((
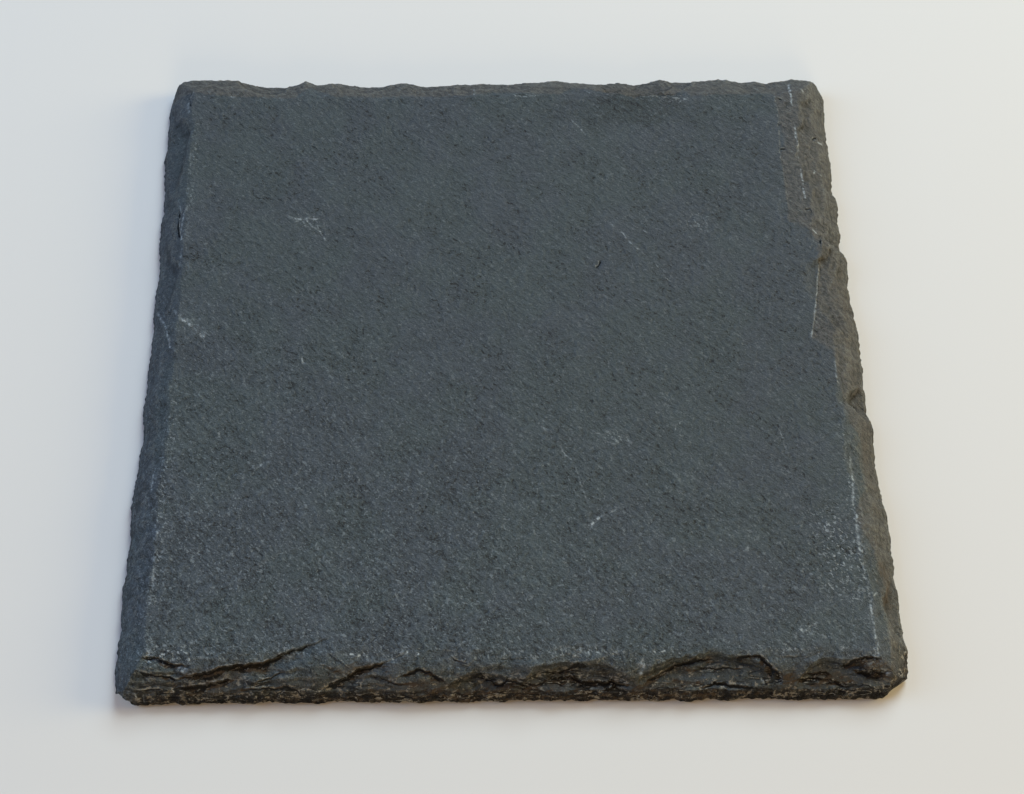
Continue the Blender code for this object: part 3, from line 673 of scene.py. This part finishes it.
def relief(x, y, ledges):
    """Height of the upper surface, with masks of how broken, cracked and lipped it is."""
    z = np.full(x.shape, THICK)
    rough, depth, crack, lip, rust = np.zeros((5, *x.shape))
    for edge, shape in EDGES.items():
        slope = bevel_height(edge, x, y)
        rough = np.where(slope < z, shape["rough"], rough)
        depth = np.where(slope < z, shape["chips"], depth)
        z = np.minimum(z, slope)
    for corner in CORNERS:
        z = np.minimum(z, table(CORNER_BEVEL, inside_corner(corner, x, y)))
    for flake in FLAKES:
        floor, rim = flake_height(flake, x, y)
        crack = np.where(floor < z - 0.05, np.maximum(crack, rim), crack)
        z = np.minimum(z, floor)
    broken = smooth((THICK - z) / 0.5)
    patchy = smooth(0.5 + 1.2 * noise(x, y, 5.0, 75))
    z = layered(z, x, y, rough * broken * patchy)
    z += depth * broken * (chips(x, y, 3.4, 91) + 0.3 * chips(x, y, 1.1, 93) - 0.6)
    for ledge in ledges:
        cut_ledge(ledge, x, y, z, crack, lip, rust)
    z = z + 0.12 * noise(x, y, 26.0, 81) + 0.05 * noise(x, y, 7.0, 83)
    z = np.maximum(z, RIM + 0.2 * noise(x, y, 3.0, 87))
    return z, {"broken": broken, "crack": crack, "lip": lip, "rust": rust}


def blot(x, y, spot, ragged):
    """Soft oval with a ragged border, 1 in its middle and 0 outside."""
    cx, cy, half_width, half_depth = spot[:4]
    ring = np.hypot((x - cx) / half_width, (y - cy) / half_depth)
    return smooth(1.25 - ring + ragged)


def strewn(x, y, spots, ragged):
    """The strongest of some blots at each point."""
    return np.max([spot[4] * blot(x, y, spot, ragged) for spot in spots], axis=0)


def specks():
    """The pale specks, each a very short scratch."""
    rng = np.random.default_rng(31)
    front = [(s, rng.uniform(-45.9, -45.2), rng.uniform(0.12, 0.22), 1.0) for s in FRONT_SPECKS]
    strokes = []
    for x, y, radius, strength in SPECKS + front:
        turn = rng.uniform(0, math.pi)
        dx, dy = radius * math.cos(turn), radius * math.sin(turn)
        strokes.append((strength, 0.6 * radius, (x - dx, y - dy), (x, y), (x + dx, y + dy)))
    return strokes


def marks(x, y, scratches):
    """Masks of scuffs, stain, fresh and fibrous stone, and how dark and coarse it is; some of the
    darkness is painted shade by the ledges.
    """
    scuff, fresh = np.zeros((2, *x.shape))
    chalk = 0.25 + 0.75 * smooth(0.5 + 1.8 * noise(x, y, 0.45, 105))
    for strength, half_width, path in scratches:
        i = near_path(path, 1.0, x, y)
        away = np.abs(along_path(path, x[i], y[i])[0]) + 0.08 * noise(x[i], y[i], 0.5, 107)
        line = (1 - smooth(away / (1.5 * half_width))) * chalk[i]
        scuff[i] = np.maximum(scuff[i], strength * line)
    dotted = strewn(x, y, SCUFFED, 0.5 * noise(x, y, 1.7, 111))
    stain = strewn(x, y, STAINS, 0.45 * noise(x, y, 2.2, 113) + 0.2 * noise(x, y, 0.7, 115))
    for edge, reach in FRESH.items():
        along, d = along_and_in(edge, x, y)
        border = table(reach, along) + 0.1 * noise(x, y, 0.8, 119) + 0.12 * noise(x, y, 2.4, 121)
        fresh = np.maximum(fresh, smooth((border - d) / 0.25))
    ragged = 0.4 * noise(x, y, 4.0, 117)
    tone = sum(spot[4] * blot(x, y, spot, ragged) for spot in TONES)
    stray = 1.3 * noise(x, y, 3.6, 141) + 0.5 * noise(x, y, 1.1, 143)
    from_left = x - TORN_FROM[0] - 0.5 * (y - TORN_FROM[1]) + 0.3 * stray
    fibrous = smooth((TORN_BELOW - y + stray) / 1.2) * smooth(from_left / 1.6)
    coarse = 0.55 + 0.75 * smooth((10.0 - 0.8 * y - 0.35 * x) / 60.0)
    return dict(scuff=scuff, dotted=dotted, stain=stain, fibrous=fibrous, fresh=fresh, tone=tone,
                coarse=coarse)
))
:: Objective ::
Each line of the listing above should be output exactly.

:: Response below ::
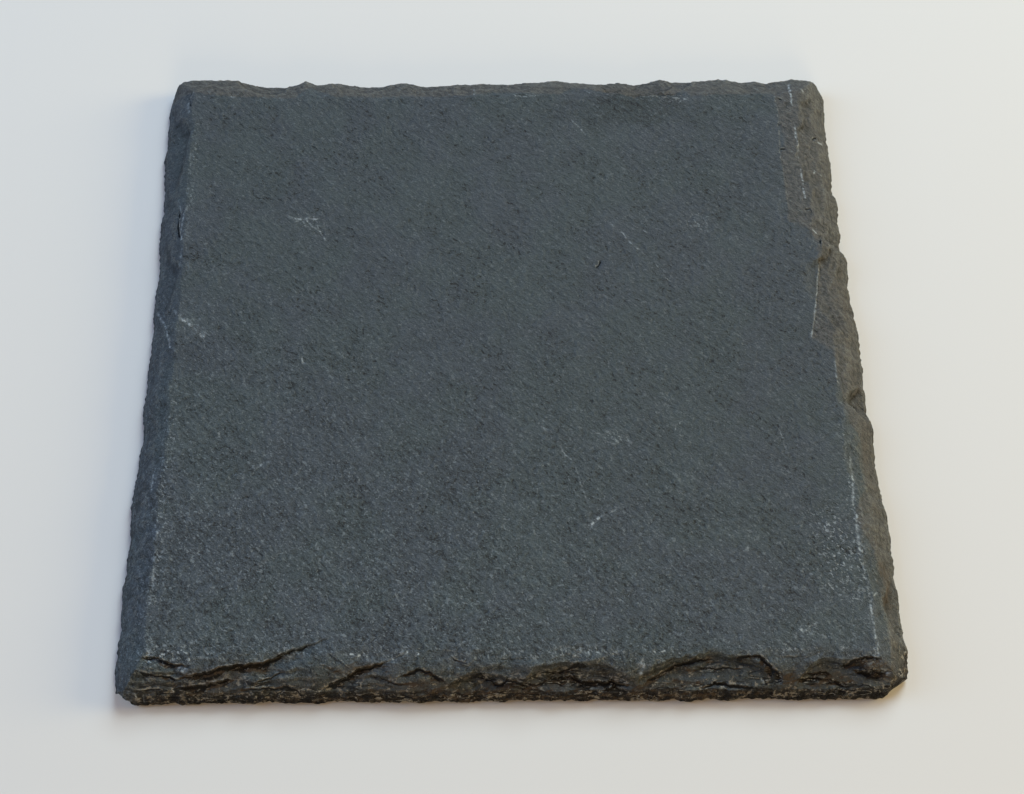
Continue the Blender code for this object: part 3, from line 673 of scene.py. This part finishes it.
def relief(x, y, ledges):
    """Height of the upper surface, with masks of how broken, cracked and lipped it is."""
    z = np.full(x.shape, THICK)
    rough, depth, crack, lip, rust = np.zeros((5, *x.shape))
    for edge, shape in EDGES.items():
        slope = bevel_height(edge, x, y)
        rough = np.where(slope < z, shape["rough"], rough)
        depth = np.where(slope < z, shape["chips"], depth)
        z = np.minimum(z, slope)
    for corner in CORNERS:
        z = np.minimum(z, table(CORNER_BEVEL, inside_corner(corner, x, y)))
    for flake in FLAKES:
        floor, rim = flake_height(flake, x, y)
        crack = np.where(floor < z - 0.05, np.maximum(crack, rim), crack)
        z = np.minimum(z, floor)
    broken = smooth((THICK - z) / 0.5)
    patchy = smooth(0.5 + 1.2 * noise(x, y, 5.0, 75))
    z = layered(z, x, y, rough * broken * patchy)
    z += depth * broken * (chips(x, y, 3.4, 91) + 0.3 * chips(x, y, 1.1, 93) - 0.6)
    for ledge in ledges:
        cut_ledge(ledge, x, y, z, crack, lip, rust)
    z = z + 0.12 * noise(x, y, 26.0, 81) + 0.05 * noise(x, y, 7.0, 83)
    z = np.maximum(z, RIM + 0.2 * noise(x, y, 3.0, 87))
    return z, {"broken": broken, "crack": crack, "lip": lip, "rust": rust}


def blot(x, y, spot, ragged):
    """Soft oval with a ragged border, 1 in its middle and 0 outside."""
    cx, cy, half_width, half_depth = spot[:4]
    ring = np.hypot((x - cx) / half_width, (y - cy) / half_depth)
    return smooth(1.25 - ring + ragged)


def strewn(x, y, spots, ragged):
    """The strongest of some blots at each point."""
    return np.max([spot[4] * blot(x, y, spot, ragged) for spot in spots], axis=0)


def specks():
    """The pale specks, each a very short scratch."""
    rng = np.random.default_rng(31)
    front = [(s, rng.uniform(-45.9, -45.2), rng.uniform(0.12, 0.22), 1.0) for s in FRONT_SPECKS]
    strokes = []
    for x, y, radius, strength in SPECKS + front:
        turn = rng.uniform(0, math.pi)
        dx, dy = radius * math.cos(turn), radius * math.sin(turn)
        strokes.append((strength, 0.6 * radius, (x - dx, y - dy), (x, y), (x + dx, y + dy)))
    return strokes


def marks(x, y, scratches):
    """Masks of scuffs, stain, fresh and fibrous stone, and how dark and coarse it is; some of the
    darkness is painted shade by the ledges.
    """
    scuff, fresh = np.zeros((2, *x.shape))
    chalk = 0.25 + 0.75 * smooth(0.5 + 1.8 * noise(x, y, 0.45, 105))
    for strength, half_width, path in scratches:
        i = near_path(path, 1.0, x, y)
        away = np.abs(along_path(path, x[i], y[i])[0]) + 0.08 * noise(x[i], y[i], 0.5, 107)
        line = (1 - smooth(away / (1.5 * half_width))) * chalk[i]
        scuff[i] = np.maximum(scuff[i], strength * line)
    dotted = strewn(x, y, SCUFFED, 0.5 * noise(x, y, 1.7, 111))
    stain = strewn(x, y, STAINS, 0.45 * noise(x, y, 2.2, 113) + 0.2 * noise(x, y, 0.7, 115))
    for edge, reach in FRESH.items():
        along, d = along_and_in(edge, x, y)
        border = table(reach, along) + 0.1 * noise(x, y, 0.8, 119) + 0.12 * noise(x, y, 2.4, 121)
        fresh = np.maximum(fresh, smooth((border - d) / 0.25))
    ragged = 0.4 * noise(x, y, 4.0, 117)
    tone = sum(spot[4] * blot(x, y, spot, ragged) for spot in TONES)
    stray = 1.3 * noise(x, y, 3.6, 141) + 0.5 * noise(x, y, 1.1, 143)
    from_left = x - TORN_FROM[0] - 0.5 * (y - TORN_FROM[1]) + 0.3 * stray
    fibrous = smooth((TORN_BELOW - y + stray) / 1.2) * smooth(from_left / 1.6)
    coarse = 0.55 + 0.75 * smooth((10.0 - 0.8 * y - 0.35 * x) / 60.0)
    return dict(scuff=scuff, dotted=dotted, stain=stain, fibrous=fibrous, fresh=fresh, tone=tone,
                coarse=coarse)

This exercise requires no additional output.